AT&T announced it will acquire Time Warner Inc. for $85.4 billion.
The deal puts HBO under the AT&T umbrella, as well as Turner Networks, home to CNN, TNT and TBS. AT&T would also control the powerful Warner Bros. TV Studios operation, as well as Warner Bros. Pictures. The purchase comes as AT&T is working to launch an OTT service called DirecTV Now later this year, and solidifies AT&T’s desire to supply content alongside wireless and wired network connections.
Indeed, Time Warner’s content assets will be added to AT&T’s telecom operations, and the combined company said the transaction will unite “the world’s best premium content with the networks to deliver it to every screen, however customers want it.”
Although the companies said the agreement has been approved unanimously by the boards of directors of both companies, Time Warner shareholders still need to sign off on the deal. The U.S. Department of Justice will also need to approve the transaction. The companies said they expect the transaction to close by the end of 2017. Reports had indicated a deal was imminent.
The deal follows on the heels of AT&T’s blockbuster $48.5 billion purchase of satellite TV distributor DirecTV in 2015. And it comes 16 years after AOL announced a now-failed merger with Time Warner.
AT&T has made no secret of its desire for more content. During the past several years, AT&T has been developing content production wherewithal, mostly via a partnership with former top-level 21st Century Fox executive Peter Chernin and his Chernin Group. But an acquisition of Time Warner would take AT&T’s vertical integration, at least in terms of its ability to feed itself video content, to a whole new level.
Analysts offered mixed outlooks on the deal.
Bernstein’s Todd Juenger said Time Warner’s focus on subscription-based assets like HBO is a risky proposition at a time when consumers are cutting the cord.
“Time Warner offers relatively high visibility through its subscriber fees and TV production/licensing, while having low exposure to linear advertising,” Juenger told investors Friday, prior to the official announcement of the deal. “But that makes them more exposed to affiliate fees, where we believe cord-cutting will get marginally worse, not better. We continue to have reservations about the long-term positioning of the TNT and TBS networks, and don't see enough upside at HBO to offset.

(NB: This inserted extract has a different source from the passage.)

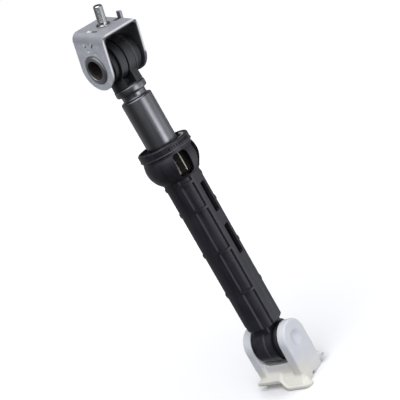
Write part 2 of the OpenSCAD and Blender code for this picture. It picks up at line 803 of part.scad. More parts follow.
module rod_end_plug() {
    color([0.16, 0.16, 0.17]) {
        translate([0, 0, tube_low_z]) cylinder(r = tube_bore_r - seat, h = plug_in, $fn = 72);
        translate([0, 0, ring_low_z - plug_disc_h / 2])
            cylinder(r = plug_waist_r, h = plug_waist_h + plug_disc_h, $fn = 72);
        translate([0, 0, ring_low_z - plug_disc_h])
            cylinder(r = plug_disc_r, h = plug_disc_h, $fn = 72);
    }
}

// The neck of the head: a drum on the tube and a narrower column up to the eye
module head_neck() {
    low_z = tube_top_z + seat;
    pocket_out = eye_half - head_pocket_wall;
    difference() {
        translate([0, 0, low_z])
            cylinder(r1 = head_r, r2 = head_neck_r, h = upper_pivot_z - low_z, $fn = 96);
        rotate([0, 0, upper_turn]) for (turn = [0, 180]) rotate([0, 0, turn]) {
            translate([eye_half, -2 * head_r, column_z]) cube([head_r, 4 * head_r, 2 * eye_r]);
            translate([-pocket_out, -2 * head_r, tube_top_z + head_floor_h])
                cube([pocket_out - head_pocket_in, 2 * head_r - head_pocket_y, eye_r]);
        }
    }
}

module rod_head() {
    color([0.13, 0.13, 0.15]) {
        difference() {
            union() {
                head_neck();
                on_upper_pivot() rotate([0, 90, 0])
                    cylinder(r = eye_r, h = 2 * eye_half, center = true, $fn = 96);
            }
            on_upper_pivot() rotate([0, -90, 0]) {
                cylinder(r = bush_r + seat, h = 3 * eye_half, center = true, $fn = 96);
                eye_groove();
            }
        }
        rotate_extrude($fn = 96) head_spigot_section();
    }
}

// The spigot of the head, which fills the crimped end of the tube
module head_spigot_section() {
    high_z = crimp_low_z - 2 * rod_wall - seat;
    translate([0, high_z - spigot_h]) square([tube_bore_r - seat, spigot_h]);
    translate([0, high_z - spigot_h])
        square([crimp_bore_r - seat, tube_top_z - high_z + spigot_h]);
    translate([0, crimp_high_z + rod_wall + seat])
        square([tube_bore_r - seat, tube_top_z + head_floor_h - crimp_high_z - rod_wall]);
}

module upper_bush_near() {
    on_upper_pivot() rotate([0, -90, 0]) half_bush(upper_flange_t);
}

module upper_bush_far() {
    on_upper_pivot() rotate([0, 90, 0]) half_bush(upper_flange_t);
}

module pivot_spacer_tube() {
    color([0.6, 0.6, 0.62]) on_bracket() rotate([0, 90, 0]) difference() {
        cylinder(r = bush_bore_r - run, h = 2 * cheek_in, center = true, $fn = 96);
        cylinder(r = rivet_r + seat, h = 3 * cheek_in, center = true, $fn = 96);
    }
}

module pivot_rivet() {
    color([0.55, 0.56, 0.58]) on_bracket() rotate([0, 90, 0]) difference() {
        union() {
            cylinder(r = rivet_r, h = 2 * cheek_out, center = true, $fn = 96);
            for (side = [0, 1]) mirror([0, 0, side]) translate([0, 0, cheek_out])
                rotate_extrude($fn = 96) rivet_head_section();
        }
        cylinder(r = rivet_bore_r, h = 4 * cheek_out, center = true, $fn = 96);
    }
}

// A rolled rivet head: flat below, rounded on its outer edge
module rivet_head_section() {
    edge = rivet_head_h / 2;
    square([rivet_head_r, rivet_head_h - edge]);
    square([rivet_head_r - edge, rivet_head_h]);
    translate([rivet_head_r - edge, rivet_head_h - edge]) circle(edge, $fn = 32);
}

// The folded strip seen along its depth, as a shape of the given outer size
module fold_section(w, top, r) {
    translate([-w / 2, -cheek_r]) square([w, top + cheek_r - r]);
    translate([-w / 2 + r, -cheek_r]) square([w - 2 * r, top + cheek_r]);
    for (x = quarter) translate([x * (w / 2 - r), top - r]) circle(r, $fn = 64);
}

// The outline of a cheek seen along the pivot
module cheek_outline() {
    rotate([0, 90, 0]) {
        cylinder(r = cheek_r, h = 2 * bracket_w, center = true, $fn = 96);
        translate([-bracket_h - over, -cheek_r, -bracket_w])
            cube([bracket_h + over, bracket_d, 2 * bracket_w]);
    }
}

// Round marks pressed into the near cheek, kept plain
module stamped_dimples() {
    places_share = [[-0.1, 0.74], [0.12, 0.56], [-0.3, 0.5]];
    for (p = places_share)
        translate([-cheek_out, p[0] * cheek_r, p[1] * bracket_h]) rotate([0, 90, 0])
            cylinder(r = dimple_r, h = 2 * dimple_h, center = true, $fn = 24);
}

module top_bracket() {
    color([0.72, 0.74, 0.77]) on_bracket() {
        difference() {
            intersection() {
                rotate([90, 0, 0]) linear_extrude(height = 2 * bracket_d, center = true) difference() {
                    fold_section(bracket_w, bracket_h, bend_r);
                    translate([0, -over]) fold_section(2 * cheek_in, web_in + over, bend_r - bracket_t);
                    translate([-cheek_in, -cheek_r - over]) square([2 * cheek_in, cheek_r]);
                }
                cheek_outline();
            }
            rotate([0, 90, 0]) cylinder(r = rivet_r + seat, h = 2 * bracket_w, center = true, $fn = 96);
            translate([0, 0, web_in - over])
                cylinder(r = stud_r + seat, h = bracket_t + 2 * over, $fn = 72);
            translate([tab_x - tab_slot, tab_y - tab_w / 2, web_in - over])
                cube([tab_slot, tab_w, bracket_t + 2 * over]);
            stamped_dimples();
        }
        translate([tab_x, tab_y - tab_w / 2, web_in + bracket_t / 2])
            cube([bracket_t, tab_w, tab_h + bracket_t / 2]);
    }
}

module mounting_stud() {
    low = web_in - stud_head_h;
    chamfer_z = bracket_h + stud_h - stud_chamfer;
    color([0.66, 0.66, 0.6]) on_bracket() {
        translate([0, 0, low]) cylinder(r = stud_head_r, h = stud_head_h, $fn = 72);
        translate([0, 0, low]) cylinder(r = stud_r, h = chamfer_z - low, $fn = 72);
        translate([0, 0, chamfer_z])
            cylinder(r1 = stud_r, r2 = stud_r - stud_chamfer, h = stud_chamfer, $fn = 72);
        translate([0, 0, bracket_h]) cylinder(r = stud_collar_r, h = stud_collar_h, $fn = 72);
    }
}

foot_bracket();
lower_pivot_pin();
damper_housing();
lower_bush_near();
lower_bush_far();
lower_bush_sleeve();
mouth_guide();
lining_carrier();
friction_lining();
bottom_buffer();
rod_guide_ring();
rod_tube();
rod_end_plug();
rod_head();
upper_bush_near();
upper_bush_far();
pivot_spacer_tube();
pivot_rivet();
top_bracket();
mounting_stud();
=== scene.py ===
import math

import bmesh
import bpy
from mathutils import Matrix, Vector


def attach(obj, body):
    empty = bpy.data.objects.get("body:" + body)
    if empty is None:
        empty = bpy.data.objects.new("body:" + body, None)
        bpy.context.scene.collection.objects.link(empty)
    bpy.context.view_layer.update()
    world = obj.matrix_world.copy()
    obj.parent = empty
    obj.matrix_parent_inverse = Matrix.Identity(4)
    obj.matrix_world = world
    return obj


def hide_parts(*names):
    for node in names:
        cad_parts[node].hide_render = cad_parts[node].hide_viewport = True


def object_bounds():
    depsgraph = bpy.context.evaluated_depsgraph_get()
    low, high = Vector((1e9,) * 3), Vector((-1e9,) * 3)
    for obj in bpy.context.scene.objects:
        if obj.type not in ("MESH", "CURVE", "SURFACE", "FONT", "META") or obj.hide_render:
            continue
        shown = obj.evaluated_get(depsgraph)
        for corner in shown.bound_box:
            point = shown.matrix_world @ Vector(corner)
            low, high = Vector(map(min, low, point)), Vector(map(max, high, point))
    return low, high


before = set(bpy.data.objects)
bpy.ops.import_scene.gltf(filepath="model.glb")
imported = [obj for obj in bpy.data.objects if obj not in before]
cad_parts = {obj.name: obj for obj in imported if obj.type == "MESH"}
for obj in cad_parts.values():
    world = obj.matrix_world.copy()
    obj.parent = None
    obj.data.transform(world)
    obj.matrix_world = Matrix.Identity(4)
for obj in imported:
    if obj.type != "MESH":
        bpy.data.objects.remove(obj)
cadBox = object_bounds()
mm = 0.001
print("frame loaded")

# heights and angles of the two pivots, as in the part
stance = {"lowerPivot": 30.0, "upperPivot": 250.0, "upperTurn": 77.5, "bracketLean": 20.6}


def turned(degrees, axis):
    return Matrix.Rotation(math.radians(degrees), 4, axis)


def moved(x, y, z):
    return Matrix.Translation((x * mm, y * mm, z * mm))


lowerFrame = moved(0, 0, stance["lowerPivot"])
upperFrame = moved(0, 0, stance["upperPivot"]) @ turned(stance["upperTurn"], "Z")
bracketFrame = upperFrame @ turned(stance["bracketLean"], "X")
zToX = turned(90, "Y")  # what is drawn along Z then lies along the pivot
zToMinusX = turned(-90, "Y")
upright = Matrix.Identity(4)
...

Other analysts also offered tempered views. “We don’t think this transaction improves the value of AT&T, nor does it improve their strategic positioning,” wrote the analysts with New Street Research, just prior to the official announcement of the deal. “The best corollary for this transaction is Comcast / NBCU. We see scant evidence that owning content and distribution has augmented the value of either asset. To be clear, Comcast has created a great deal of value with NBCU, but this was because they bought an undermanaged, under monetized asset cheaply and they did a phenomenal job of improving its value. Owning Cable too had little, if any, impact. TWX isn’t cheap and it isn’t poorly run. In addition, we think Media assets in general face much stiffer secular headwinds now than when Comcast bought NBCU. AT&T may be able to post great EPS numbers for years to come, but they are exposed to yet another set of assets that we think will face pressure over time.”
For its part, AT&T argued that the transaction would be a financial positive for the company. Specifically, in the company’s release, AT&T said it expects $1 billion in annual run rate cost synergies within three years of the deal closing. AT&T added that, by the end of the first year after close, the company expects net debt to adjusted EBITDA to be in the 2.5x range.
Overall, the companies said the purchase price implies a total equity value of $85.4 billion and a total transaction value of $108.7 billion, including Time Warner’s net debt.
“This is a perfect match of two companies with complementary strengths who can bring a fresh approach to how the media and communications industry works for customers, content creators, distributors and advertisers,” said Randall Stephenson, AT&T chairman and CEO, in a release announcing the deal. “Premium content always wins. It has been true on the big screen, the TV screen and now it’s proving true on the mobile screen. We’ll have the world’s best premium content with the networks to deliver it to every screen. A big customer pain point is paying for content once but not being able to access it on any device, anywhere. Our goal is to solve that. We intend to give customers unmatched choice, quality, value and experiences that will define the future of media and communications.”